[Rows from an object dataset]
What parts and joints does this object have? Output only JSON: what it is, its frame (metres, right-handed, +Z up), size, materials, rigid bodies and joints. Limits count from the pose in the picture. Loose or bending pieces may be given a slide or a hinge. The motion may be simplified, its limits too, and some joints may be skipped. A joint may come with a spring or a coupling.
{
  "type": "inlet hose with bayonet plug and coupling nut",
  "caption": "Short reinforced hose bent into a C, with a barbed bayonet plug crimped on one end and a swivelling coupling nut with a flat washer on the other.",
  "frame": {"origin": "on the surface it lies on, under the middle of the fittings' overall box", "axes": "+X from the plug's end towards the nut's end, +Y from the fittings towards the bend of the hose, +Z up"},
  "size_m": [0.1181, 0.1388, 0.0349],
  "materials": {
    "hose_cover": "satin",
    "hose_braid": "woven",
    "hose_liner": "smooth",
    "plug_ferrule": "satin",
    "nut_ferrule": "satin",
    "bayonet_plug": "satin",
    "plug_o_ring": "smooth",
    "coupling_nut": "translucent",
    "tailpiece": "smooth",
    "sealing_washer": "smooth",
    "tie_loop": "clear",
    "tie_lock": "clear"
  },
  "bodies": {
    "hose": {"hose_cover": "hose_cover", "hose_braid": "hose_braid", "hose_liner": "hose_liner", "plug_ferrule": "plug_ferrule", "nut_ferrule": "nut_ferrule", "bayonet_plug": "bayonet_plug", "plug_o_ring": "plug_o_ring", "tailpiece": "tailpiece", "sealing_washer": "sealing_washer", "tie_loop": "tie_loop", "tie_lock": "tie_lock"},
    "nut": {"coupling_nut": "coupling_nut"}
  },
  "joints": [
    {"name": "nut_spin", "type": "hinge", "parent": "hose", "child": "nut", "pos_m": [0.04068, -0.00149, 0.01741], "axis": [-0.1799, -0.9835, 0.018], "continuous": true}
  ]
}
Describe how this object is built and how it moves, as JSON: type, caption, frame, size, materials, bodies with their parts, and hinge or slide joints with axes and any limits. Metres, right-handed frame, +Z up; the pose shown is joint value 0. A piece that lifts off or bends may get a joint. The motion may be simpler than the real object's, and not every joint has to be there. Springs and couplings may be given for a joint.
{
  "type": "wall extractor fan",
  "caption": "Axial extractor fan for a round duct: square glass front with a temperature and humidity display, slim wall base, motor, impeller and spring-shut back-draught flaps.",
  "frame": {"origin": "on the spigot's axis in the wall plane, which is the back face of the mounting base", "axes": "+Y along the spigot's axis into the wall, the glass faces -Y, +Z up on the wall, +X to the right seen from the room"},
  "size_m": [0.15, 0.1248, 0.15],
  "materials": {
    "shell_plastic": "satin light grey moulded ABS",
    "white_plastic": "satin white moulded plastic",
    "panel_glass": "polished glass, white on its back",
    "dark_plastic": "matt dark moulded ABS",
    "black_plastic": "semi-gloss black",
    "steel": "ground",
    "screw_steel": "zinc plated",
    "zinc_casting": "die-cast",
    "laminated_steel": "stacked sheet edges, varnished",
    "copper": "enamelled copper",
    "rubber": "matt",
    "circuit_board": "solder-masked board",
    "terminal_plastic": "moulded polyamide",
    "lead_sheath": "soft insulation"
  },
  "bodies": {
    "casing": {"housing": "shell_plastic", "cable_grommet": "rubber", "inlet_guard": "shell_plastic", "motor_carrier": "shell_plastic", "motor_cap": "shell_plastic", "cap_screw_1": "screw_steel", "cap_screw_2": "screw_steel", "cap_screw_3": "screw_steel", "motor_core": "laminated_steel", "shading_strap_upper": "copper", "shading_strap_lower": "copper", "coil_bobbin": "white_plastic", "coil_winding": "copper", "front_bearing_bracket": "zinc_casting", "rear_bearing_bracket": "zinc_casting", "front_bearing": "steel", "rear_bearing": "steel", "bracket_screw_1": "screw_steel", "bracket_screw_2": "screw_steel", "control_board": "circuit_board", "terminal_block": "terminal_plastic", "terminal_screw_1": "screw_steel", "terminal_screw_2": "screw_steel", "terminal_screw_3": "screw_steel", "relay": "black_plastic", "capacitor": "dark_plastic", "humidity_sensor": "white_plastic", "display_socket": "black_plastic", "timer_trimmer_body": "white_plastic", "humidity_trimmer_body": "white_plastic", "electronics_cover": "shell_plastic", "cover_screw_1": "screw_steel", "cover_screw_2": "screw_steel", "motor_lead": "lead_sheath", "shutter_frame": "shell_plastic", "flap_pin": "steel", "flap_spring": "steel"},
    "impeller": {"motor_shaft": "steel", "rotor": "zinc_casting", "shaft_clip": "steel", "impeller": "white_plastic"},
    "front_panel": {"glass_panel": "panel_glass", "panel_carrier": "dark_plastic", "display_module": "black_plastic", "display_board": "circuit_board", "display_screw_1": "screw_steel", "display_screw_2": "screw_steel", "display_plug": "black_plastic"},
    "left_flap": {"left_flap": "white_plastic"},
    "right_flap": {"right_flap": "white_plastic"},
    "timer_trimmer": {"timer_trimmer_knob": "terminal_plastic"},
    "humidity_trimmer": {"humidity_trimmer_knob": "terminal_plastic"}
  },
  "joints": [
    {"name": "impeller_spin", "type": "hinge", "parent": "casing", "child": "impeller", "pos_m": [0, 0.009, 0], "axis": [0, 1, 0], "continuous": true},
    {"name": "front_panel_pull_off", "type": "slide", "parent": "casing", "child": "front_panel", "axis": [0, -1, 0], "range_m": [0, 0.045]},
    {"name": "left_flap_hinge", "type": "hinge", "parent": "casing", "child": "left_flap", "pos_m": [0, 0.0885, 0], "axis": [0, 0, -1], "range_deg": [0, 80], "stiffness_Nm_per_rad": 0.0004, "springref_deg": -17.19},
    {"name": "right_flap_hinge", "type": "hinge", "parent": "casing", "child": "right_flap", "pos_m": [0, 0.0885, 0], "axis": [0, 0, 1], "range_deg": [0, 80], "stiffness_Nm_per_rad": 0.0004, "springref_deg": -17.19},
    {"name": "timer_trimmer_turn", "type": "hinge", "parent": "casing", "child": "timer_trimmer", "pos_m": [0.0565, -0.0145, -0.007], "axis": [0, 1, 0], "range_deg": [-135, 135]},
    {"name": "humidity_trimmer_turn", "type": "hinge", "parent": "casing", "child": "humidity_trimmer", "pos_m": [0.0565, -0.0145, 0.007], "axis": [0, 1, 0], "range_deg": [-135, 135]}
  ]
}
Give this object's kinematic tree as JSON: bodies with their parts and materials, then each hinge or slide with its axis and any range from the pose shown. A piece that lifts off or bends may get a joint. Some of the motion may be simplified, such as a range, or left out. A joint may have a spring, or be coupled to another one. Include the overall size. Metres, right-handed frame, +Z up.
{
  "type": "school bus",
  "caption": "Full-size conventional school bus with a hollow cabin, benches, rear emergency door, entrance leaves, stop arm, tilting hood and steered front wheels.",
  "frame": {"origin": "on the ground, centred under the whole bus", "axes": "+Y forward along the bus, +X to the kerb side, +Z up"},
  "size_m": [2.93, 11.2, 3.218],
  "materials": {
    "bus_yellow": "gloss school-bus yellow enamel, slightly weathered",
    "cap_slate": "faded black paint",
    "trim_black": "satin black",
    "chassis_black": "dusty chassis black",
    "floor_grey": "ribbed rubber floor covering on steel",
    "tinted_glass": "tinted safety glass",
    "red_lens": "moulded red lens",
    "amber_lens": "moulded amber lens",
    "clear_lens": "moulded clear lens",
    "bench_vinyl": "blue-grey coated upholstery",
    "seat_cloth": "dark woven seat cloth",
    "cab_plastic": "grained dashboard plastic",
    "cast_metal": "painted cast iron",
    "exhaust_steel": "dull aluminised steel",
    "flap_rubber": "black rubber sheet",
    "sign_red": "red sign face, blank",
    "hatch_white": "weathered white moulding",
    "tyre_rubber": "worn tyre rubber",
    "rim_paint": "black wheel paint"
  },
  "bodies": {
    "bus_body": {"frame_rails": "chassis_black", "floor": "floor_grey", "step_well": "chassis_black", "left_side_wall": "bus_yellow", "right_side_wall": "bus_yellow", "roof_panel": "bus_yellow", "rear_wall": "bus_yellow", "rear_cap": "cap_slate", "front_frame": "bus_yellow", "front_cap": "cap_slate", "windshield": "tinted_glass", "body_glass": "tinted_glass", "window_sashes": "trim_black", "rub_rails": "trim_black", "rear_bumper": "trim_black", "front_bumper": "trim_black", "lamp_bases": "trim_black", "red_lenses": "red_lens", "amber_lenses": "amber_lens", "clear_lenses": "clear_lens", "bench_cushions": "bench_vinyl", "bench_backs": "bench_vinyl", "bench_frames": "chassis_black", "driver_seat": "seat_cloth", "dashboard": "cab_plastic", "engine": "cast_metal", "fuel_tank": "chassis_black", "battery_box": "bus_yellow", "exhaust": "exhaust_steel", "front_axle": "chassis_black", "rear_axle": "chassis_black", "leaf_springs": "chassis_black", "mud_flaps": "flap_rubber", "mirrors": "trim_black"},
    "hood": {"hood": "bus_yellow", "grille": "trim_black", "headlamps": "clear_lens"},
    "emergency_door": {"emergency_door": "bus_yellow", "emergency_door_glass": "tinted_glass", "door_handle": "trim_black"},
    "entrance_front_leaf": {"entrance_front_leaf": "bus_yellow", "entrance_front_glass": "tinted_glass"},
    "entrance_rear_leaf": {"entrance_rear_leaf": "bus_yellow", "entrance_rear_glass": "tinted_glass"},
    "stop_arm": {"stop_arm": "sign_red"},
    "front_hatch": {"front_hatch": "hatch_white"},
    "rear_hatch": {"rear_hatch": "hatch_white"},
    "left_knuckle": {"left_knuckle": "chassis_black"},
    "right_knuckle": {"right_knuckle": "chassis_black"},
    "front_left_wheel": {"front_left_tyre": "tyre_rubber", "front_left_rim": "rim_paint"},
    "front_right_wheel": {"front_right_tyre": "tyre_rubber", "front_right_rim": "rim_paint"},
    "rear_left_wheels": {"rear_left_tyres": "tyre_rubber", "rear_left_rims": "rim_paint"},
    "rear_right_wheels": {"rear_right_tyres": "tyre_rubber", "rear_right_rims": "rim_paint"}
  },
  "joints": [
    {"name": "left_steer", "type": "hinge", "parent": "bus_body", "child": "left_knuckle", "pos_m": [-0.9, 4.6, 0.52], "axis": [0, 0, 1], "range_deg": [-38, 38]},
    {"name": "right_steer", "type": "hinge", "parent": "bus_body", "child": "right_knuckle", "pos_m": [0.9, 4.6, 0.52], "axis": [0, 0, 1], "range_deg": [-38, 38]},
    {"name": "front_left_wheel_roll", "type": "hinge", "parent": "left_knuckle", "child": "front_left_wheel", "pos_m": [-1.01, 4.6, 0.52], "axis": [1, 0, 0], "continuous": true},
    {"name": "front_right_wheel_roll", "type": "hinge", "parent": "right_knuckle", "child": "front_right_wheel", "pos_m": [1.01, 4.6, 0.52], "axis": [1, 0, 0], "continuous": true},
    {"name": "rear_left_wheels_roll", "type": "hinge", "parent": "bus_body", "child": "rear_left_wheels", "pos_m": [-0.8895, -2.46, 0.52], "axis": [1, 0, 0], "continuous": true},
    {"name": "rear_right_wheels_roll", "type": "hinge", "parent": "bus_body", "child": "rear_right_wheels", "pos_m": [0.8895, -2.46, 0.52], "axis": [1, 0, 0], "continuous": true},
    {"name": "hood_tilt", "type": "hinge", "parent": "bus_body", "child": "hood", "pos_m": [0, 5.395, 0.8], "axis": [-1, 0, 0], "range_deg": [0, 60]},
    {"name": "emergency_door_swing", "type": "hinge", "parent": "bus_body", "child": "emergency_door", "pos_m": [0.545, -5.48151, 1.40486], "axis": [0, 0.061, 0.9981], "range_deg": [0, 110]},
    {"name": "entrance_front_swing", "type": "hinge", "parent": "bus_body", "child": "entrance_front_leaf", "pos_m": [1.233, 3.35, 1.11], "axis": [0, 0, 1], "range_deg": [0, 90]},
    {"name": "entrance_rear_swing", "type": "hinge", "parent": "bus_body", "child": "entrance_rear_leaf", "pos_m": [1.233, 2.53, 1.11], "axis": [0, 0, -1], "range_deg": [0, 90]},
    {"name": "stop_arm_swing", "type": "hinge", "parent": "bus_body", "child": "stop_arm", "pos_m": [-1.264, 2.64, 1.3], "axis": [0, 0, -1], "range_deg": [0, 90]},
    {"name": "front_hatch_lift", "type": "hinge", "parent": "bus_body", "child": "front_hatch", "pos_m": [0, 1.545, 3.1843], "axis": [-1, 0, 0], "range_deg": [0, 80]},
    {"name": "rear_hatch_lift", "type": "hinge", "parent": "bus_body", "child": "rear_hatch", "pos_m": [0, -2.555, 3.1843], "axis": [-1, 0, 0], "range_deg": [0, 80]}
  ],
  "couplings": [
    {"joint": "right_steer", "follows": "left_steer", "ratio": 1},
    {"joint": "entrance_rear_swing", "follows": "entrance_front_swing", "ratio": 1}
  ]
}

## PROBLEM TO WORK ON
Note how many lines in the material hold the word "shown", and give that number with nothing added.

## RESPONSE FOR THIS EXERCISE
2